Voltar

Como uma galeria de arte e uma antiga barbearia se transformaram num restaurante

setembro 23, 2020 11:58 am

Esta é mais uma história verídica entre muitas sobre a mítica Papelaria Araújo & Sobrinho.

No centro da “velha” cidade do Porto, junto à Rua das Flores, a artéria principal da zona histórica nasceu um restaurante que já foi uma galeria de arte e uma barbearia. Como é que isto acontece? Certamente, que já ouviu falar da Papelaria Araújo & Sobrinho (se ainda não conhece aqui tem a história, para ler em 3 minutos ou menos). A galeria de que falo e a barbearia eram espaços dentro do edifício da papelaria – que já foi um mundo com muitos metros quadrados, com todo o rés-do-chão do prédio ocupado e andares superiores.

Desde 1829, ano de lançamento, que a papelaria foi crescendo para dar resposta à procura; a oferta de produtos aumentou e o volume de negócios também.

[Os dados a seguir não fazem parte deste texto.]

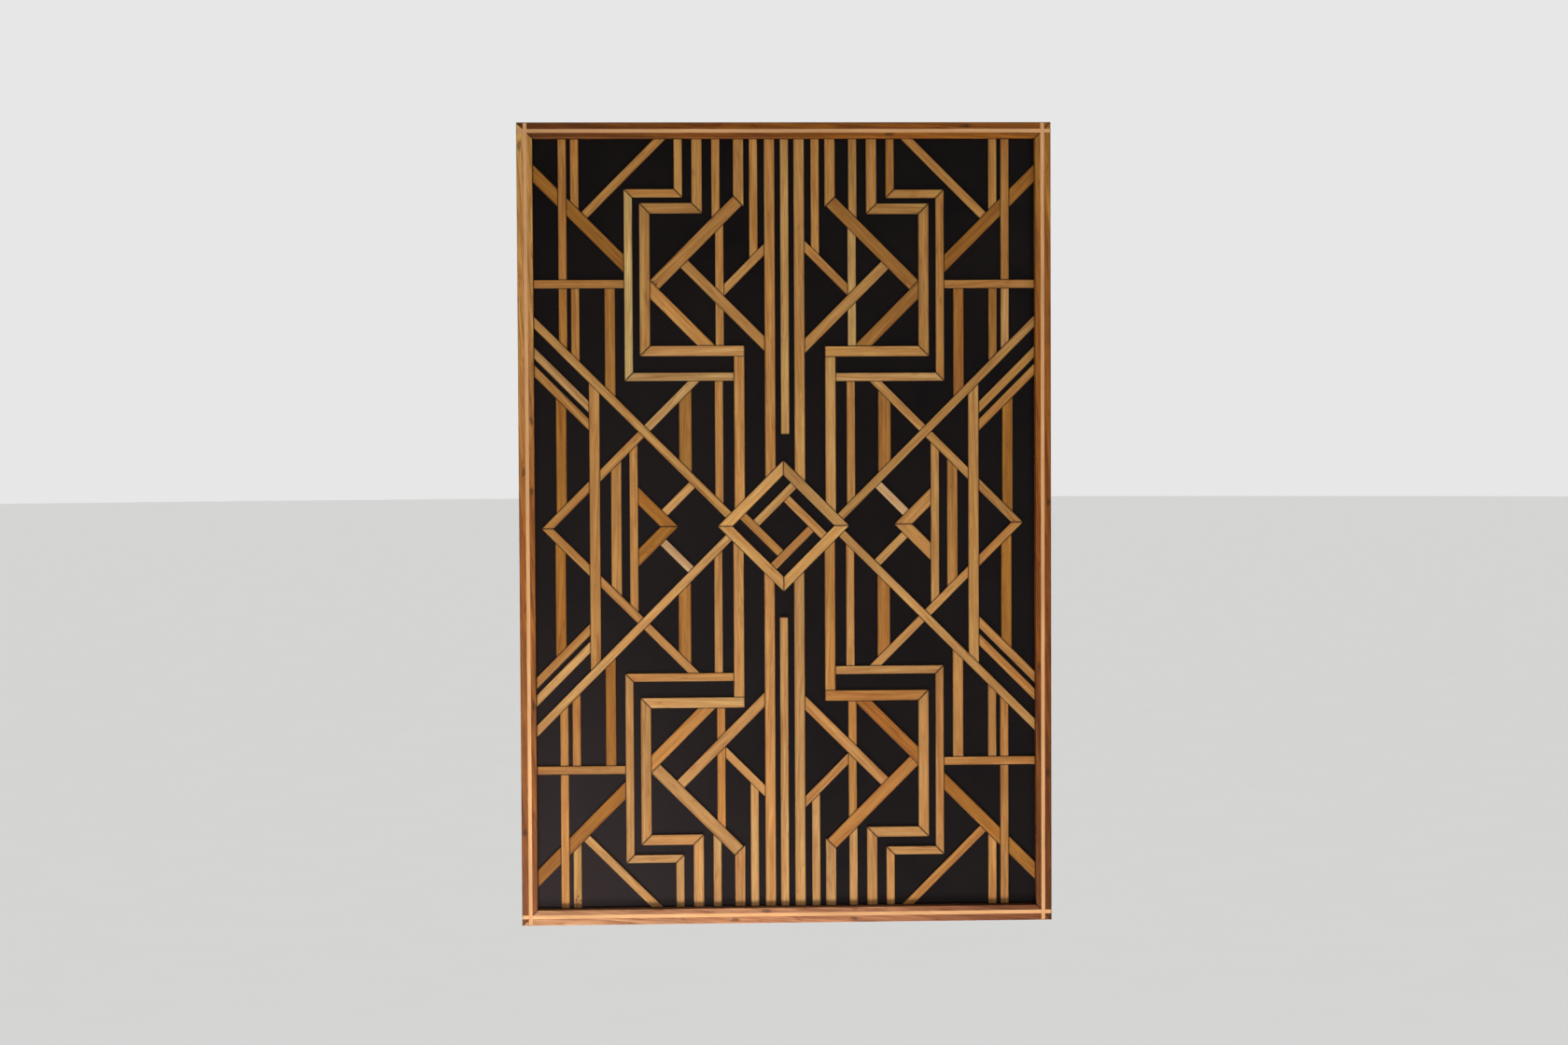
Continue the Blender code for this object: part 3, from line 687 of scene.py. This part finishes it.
def add_slat(data, lattice, slat):
    outline = slat_outline(lattice, slat)
    count = len(outline)
    nx, nz = slat.line.normal
    middle = [sum(point[axis] for point, _ in outline) / count for axis in (0, 1)]
    stain = slat_stain(slat, middle)
    face = SLAT_FACE_Y + rng.uniform(*FACE_SINK)
    tilt = (rng.uniform(-LEAN_ALONG, LEAN_ALONG), rng.uniform(-LEAN_ACROSS, LEAN_ACROSS))
    offset = [rng.uniform(0, GRAIN_SPREAD) for _ in range(3)]
    drift = rng.uniform(-GRAIN_DRIFT, GRAIN_DRIFT)
    mid_along = -nz * middle[0] + nx * middle[1]
    ends = sawn_ends(outline, (-nz, nx), mid_along)
    rings = [(0.0, SLAT_BACK_Y)]
    for turn in EASE_TURNS:
        rings.append((1 - math.cos(turn), face + SIDE_EASE * (1 - math.sin(turn))))
    first = len(data.verts)
    for number, (share, y) in enumerate(rings):
        for x, z in shrunk(outline, share):
            across = nx * x + nz * z - slat.line.distance
            along = -nz * x + nx * z
            lean = tilt[1] * across + tilt[0] * (along - mid_along)
            data.verts.append((x, y if number == 0 else y + lean, z))
            data.grain.append((along + offset[0], across + drift * along + offset[1], y + offset[2]))
            from_ends = [dot(normal, (x, z)) - distance for normal, distance in ends]
            data.place.append((across / slat.line.half, *from_ends))
            data.stain.append(stain)
    data.faces += swept_faces(first, len(rings), count)
    for group, role, aside, place_along in PIN_MARKS:
        if (group, role) == (slat.group, slat.role):
            add_mark(data, slat, aside, place_along, face)


def add_mark(data, slat, aside, place_along, face):
    """A small dark pin mark, as a thin disc that stands hardly proud of the slat's face."""
    nx, nz = slat.line.normal
    shift = slat.line.distance + aside
    middle = (nx * shift - nz * place_along, nz * shift + nx * place_along)
    low = len(data.verts)
    high = low + MARK_SIDES
    for y in (face + MARK_BURIED, face - MARK_PROUD):
        for step in range(MARK_SIDES):
            turn = 2 * math.pi * step / MARK_SIDES
            x, z = MARK_RADIUS * math.cos(turn), MARK_RADIUS * math.sin(turn)
            data.verts.append((middle[0] + x, y, middle[1] + z))
            data.grain.append((turn * MARK_RADIUS, y, 0.0))
            data.place.append((0.0, 1.0, 1.0))
            data.stain.append(MARK_STAIN)
    data.faces.append([high + step for step in range(MARK_SIDES)])
    for step in range(MARK_SIDES):
        following = (step + 1) % MARK_SIDES
        data.faces.append((low + step, low + following, high + following, high + step))


def add_lattice(material):
    lattice = lay_out()
    groups = {}
    for slat in lattice.slats:
        add_slat(groups.setdefault(slat.group, MeshData()), lattice, slat)
    for group, data in groups.items():
        piece = data.object(group + "_slats", material)
        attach(piece, "root")
        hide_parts(group)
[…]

A uma certa altura o número de colaboradores era já considerável e surgiu a ideia de fazer um espaço exclusivo de barbearia para comodidade dos colaboradores, hoje a zona de apoio do restaurante.

A agora sala de refeição era a loja da papelaria e também um lugar de exposição de pinturas de artistas ainda desconhecidas do público ( embora as obras estivessem espalhadas por toda a papelaria que no fundo funcionava como uma galeria improvisada, não havia um sítio de exposição único).

Na papelaria Araújo & Sobrinho existia de tudo o que dizia respeito a pintura e escultura. A maioria dos pintores da cidade, dos arredores e do país eram clientes. “Havia artistas que não tinham dinheiro e pagavam com quadros, que eram oferecidos ou expostos para venda”, conta Henrique Araújo, bisneto do fundador. 

Era, sem dúvida, um sítio ideal para expor. Com uma montra para o Largo de São Domingos, onde no século XIX, passava um corrupio de gente e de carros puxados a cavalos para frequentar as lojas de mercadores e ourives da Rua das Flores. O Porto era uma cidade mercantil das mais importantes da Europa, com o comércio do Vinho do Porto a expandir.

O atual Galeria do Largo tem alma de pintores e comerciantes bem-sucedidos que ali um dia conviveram e trocaram segredos.

Na altura em que o projeto do grupo Lux Hotels, desenhado pelo estúdio Arquitectos Aliados, deu os primeiros passos já se sabia que na parte frontal do prédio seria o local do restaurante do hotel, por toda a simbologia do espaço e a arquitetura das janelas com vidros grandes para o centro histórico. Na decoração existe mobiliário bem trabalhado, inspirado nos móveis antigos da papelaria (balcões, armários), o objetivo é recriar um pouco da história do que foi a sala, incluindo cadeiras inspiradas nas cadeiras antigas dos cafés do Porto: levar os clientes a viajar no tempo.

As paredes mostram a dimensão genealógica e histórica da família Araújo, com quadros das diferentes gerações de proprietários. As pinturas são obras de artistas notáveis da cidade do Porto: Souza Pinto (1856-1939) e António Carneiro (1872-1930), desconhecidos do público naqueles tempos em que iam à papelaria adquirir materiais diversos.

Em 2020, no Galeria de Largo, não se pinta nem corta a barba, em vez disso executa-se a arte de comer e cozinhar.